- **Data shown**:

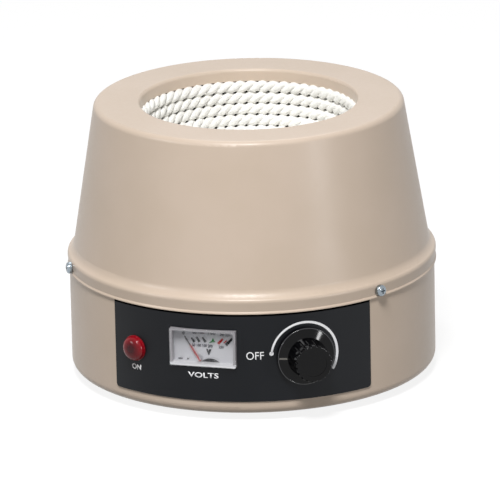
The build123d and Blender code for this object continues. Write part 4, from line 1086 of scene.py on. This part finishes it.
@dataclass
class Knob:
    """The index line and the rim bead of the knob's skirt. The knob itself keeps its solid."""

    angle: float = 179.0
    inner: Point = (10.8, 101.32)  # radius and distance, on the sloping skirt
    outer: Point = (15.2, 100.1)
    width: float = 0.95
    thickness: float = 0.06
    bead: Point = (15.05, 99.9)  # radius and distance of the rim bead's middle
    bead_radius: float = 0.42

    def build(self) -> None:
        """Lay the index line on the skirt and the bead round its rim."""
        turn = radians(self.angle)
        along, across = Vector((cos(turn), sin(turn))), Vector((-sin(turn), cos(turn)))
        loops = []
        for radius, out in (self.inner, self.outer):
            loop = []
            for side, lift in ((-1, -1), (1, -1), (1, 1), (-1, 1)):
                spot = along * radius + across * side * self.width / 2
                loop.append((spot.x, spot.y, out + lift * self.thickness))
            loops.append(loop)
        place = wall_frame(*KNOB_AT)
        fit(loft("knob_index_line", loops, place), INDEX_FILL, "knob")
        section = arc(self.bead, self.bead_radius, 0, 360, 12)[:-1]
        loops = [ring(radius, out, 96) for radius, out in section]
        bead = loft("knob_rim_bead", loops, place, closed=True)
        fit(bead, BUFFED_RIM, "knob")


@dataclass
class PilotLamp:
    """The ruby lens, smooth outside and ribbed within."""

    flange: Point = (6.9, 98.5)  # radius, and distance of its front
    flange_edge: float = 0.15  # bevel of its front edge
    back: float = 97.7
    dome_radius: float = 6.6
    dome_height: float = 4.2
    wall: float = 1.1
    ribs: int = 24
    rib_depth: float = 0.22
    slit: float = 0.001  # radius left open at its pole

    def build(self) -> None:
        """Turn the lens and rib its inside."""
        steps, rows = self.ribs * 4, 14
        rim, front = self.flange
        # radius, distance and share of the ribs' depth, first inside and then outside
        outline = [(rim, self.back, 0.0), (rim, front - self.flange_edge, 0.0),
                   (rim - self.flange_edge, front, 0.0)]
        inner = []
        inner_tall = front + self.dome_height - self.wall - self.back
        for row in range(rows + 1):
            share = row / rows
            turn = pi / 2 * share
            # fuller than an ellipse near its edge, as a moulded button is
            outline.append((self.dome_radius * cos(turn) ** 0.85 + self.slit,
                            front + self.dome_height * sin(turn) ** 0.95, 0.0))
            ribbed = sin(pi * share) if row < rows else 0.0
            inner.append(((self.dome_radius - self.wall) * sin(turn) + self.slit,
                          self.back + inner_tall * cos(turn), ribbed))
        loops = []
        for radius, out, ribbed in inner + outline:
            loop = []
            for n, (x, y, z) in enumerate(ring(1.0, out, steps)):
                zigzag = abs(n % 4 - 2) / 2
                reach = radius - ribbed * zigzag * self.rib_depth * radius / self.dome_radius
                loop.append((x * reach, y * reach, z))
            loops.append(loop)
        lens = loft("pilot_lens", loops, wall_frame(*LAMP_AT))
        fit(lens, RUBY_ACRYLIC, replaces=("lamp_lens",))


@dataclass
class PanelMeter:
    """The voltmeter: its window, its dial and what is printed on it."""

    width: float = 35.5
    tall: float = 20.0
    face: float = 99.6
    wall: float = 1.3
    corner: float = 0.6
    inner_corner: float = 0.3
    bevel: float = 0.35
    dial_face: float = 94.0
    dial_back: float = 93.4
    lift: float = 0.02  # between faces that would otherwise share a plane
    ink: float = 0.02  # thickness of the print
    sheet: float = 50.0  # wider than the dial, so that the print isn't cut in strips

    def place(self, x: float, y: float) -> Vector:
        """Put a point of the flat print on the dial."""
        return wall_frame(*METER_AT) @ Vector((x, y, self.dial_face + self.lift))

    def window(self) -> None:
        """Mould the polished front and the frosted walls behind its edge."""
        place = wall_frame(*METER_AT)
        inner = (self.width - 2 * self.wall, self.tall - 2 * self.wall)
        outer = (self.width, self.tall)
        joint, bevel = self.face - self.wall, self.bevel
        # how far the outline has drawn in at each distance, round the bevel
        steps = [(0, joint), (0, self.face - bevel), (bevel * 0.3, self.face - bevel * 0.3)]
        front = loft("meter_window_front", [
            rounded(self.width - 2 * cut, self.tall - 2 * cut, self.corner, out)
            for cut, out in [*steps, (bevel, self.face)]
        ], place)
        fit(front, ACRYLIC, replaces=("meter_window",))
        behind = joint - self.lift
        walls = loft("meter_window_walls", [
            rounded(*inner, self.inner_corner, behind),
            rounded(*inner, self.inner_corner, self.dial_back),
            rounded(*outer, self.corner, self.dial_back),
            rounded(*outer, self.corner, behind),
        ], place, closed=True)
        fit(walls, FROSTED, replaces=("meter_window",))

    def print_dial(self) -> None:
        """Print the scale, its figures and the letter."""
        black = Printing("dial_print_black", BLACK_INK, self.ink)
        for tip, foot in (
            ((-7.1, 4.0), (-5.4, 1.7)), ((-4.3, 4.7), (-2.7, 1.9)), ((-1.1, 4.7), (0.6, 2.0)),
        ):
            black.stroke([tip, foot], 0.9, 1.6)
        black.stroke([(-10.6, 4.4), (-9.2, 2.2)], 0.7, 1.2)
        black.stroke([(11.5, 1.1), (15.2, 5.0)], 1.8, 1.1)
        black.word("V", (2.2, -3.2), (3.0, 3.3), 0.11)
        black.shapes.append(arc((3.1, -14.2), 7.4, 48, 132, 24))
        black.word("0", (-11.3, 6.2), (1.1, 1.7), 0.03)
        black.stroke([(-14.4, -7.7), (-12.0, -7.7)], 0.8)
        black.stroke([(-9.6, -7.7), (-8.6, -7.7)], 0.9)
        grey = Printing("dial_print_grey", GREY_INK, self.ink)
        for figures, middle, size, weight in (
            ("50 100 150 200", (-1.2, 0.05), (11.2, 1.7), 0.06), ("250", (9.0, -0.2), (2.9, 1.6), 0.05),
            ("50", (-5.3, 6.9), (2.2, 1.4), 0.03), ("100", (-1.6, 7.0), (3.2, 1.3), 0.03),
            ("150", (4.0, 6.9), (4.0, 1.3), 0.03), ("200 250", (11.0, 6.6), (5.4, 1.4), 0.03),
        ):
            grey.word(figures, middle, size, weight)
        green = Printing("dial_print_green", GREEN_INK, self.ink)
        green.shapes.append([(2.2, 1.7), (6.1, 2.3), (5.2, 3.4), (4.7, 4.9), (4.0, 3.2)])
        red = Printing("dial_print_red", RED_INK, self.ink)
        red.stroke([(7.3, 1.5), (8.8, 3.1), (9.9, 4.5)], 1.5, 1.1)
        red.stroke([(10.4, 2.1), (12.1, 3.6)], 0.8, 0.6)
        for layer in (black, grey, green, red):
            layer.build(self.place, self.sheet)

    def build(self) -> None:
        """Make the window and print the dial."""
        self.window()
        self.print_dial()


# --- Everything else ---
def dress_solids(frame: dict) -> None:
    """Give every solid that stays the finish of its slot.

    Args:
        frame: The loaded frame.
    """
    for part in frame["record"]["subparts"]:
        node = frame["nodes"][part["node"]]
        finish = PLATED_BRASS if part["node"] in PLATED else STOCK[part["material_slot"]]
        for slot in node.material_slots:
            slot.material = finish.material()
    log.info("dressed %d solids", len(frame["nodes"]))


def main() -> None:
    """Build the scene and report each piece."""
    logging.basicConfig(level=logging.INFO, format="%(name)s: %(message)s")
    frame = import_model()
    bpy.context.scene.view_settings.view_transform = "Standard"
    Viewpoint().build()
    Studio().build()
    dress_solids(frame)
    for assembly in (WovenBowl(), ControlPanel(), Knob(), PilotLamp(), PanelMeter()):
        assembly.build()


if __name__ == "__main__":
    main()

- **What is being asked**: Write out exactly, please, the lines beginning at the start of the material and ending with the line that holds "index line and", both included.

- **Result for this exercise**:
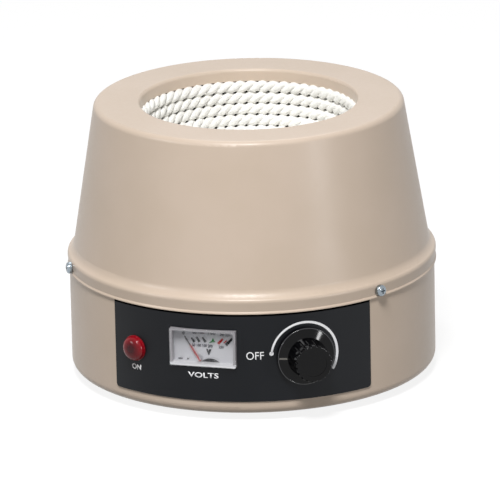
The build123d and Blender code for this object continues. Write part 4, from line 1086 of scene.py on. This part finishes it.
@dataclass
class Knob:
    """The index line and the rim bead of the knob's skirt. The knob itself keeps its solid."""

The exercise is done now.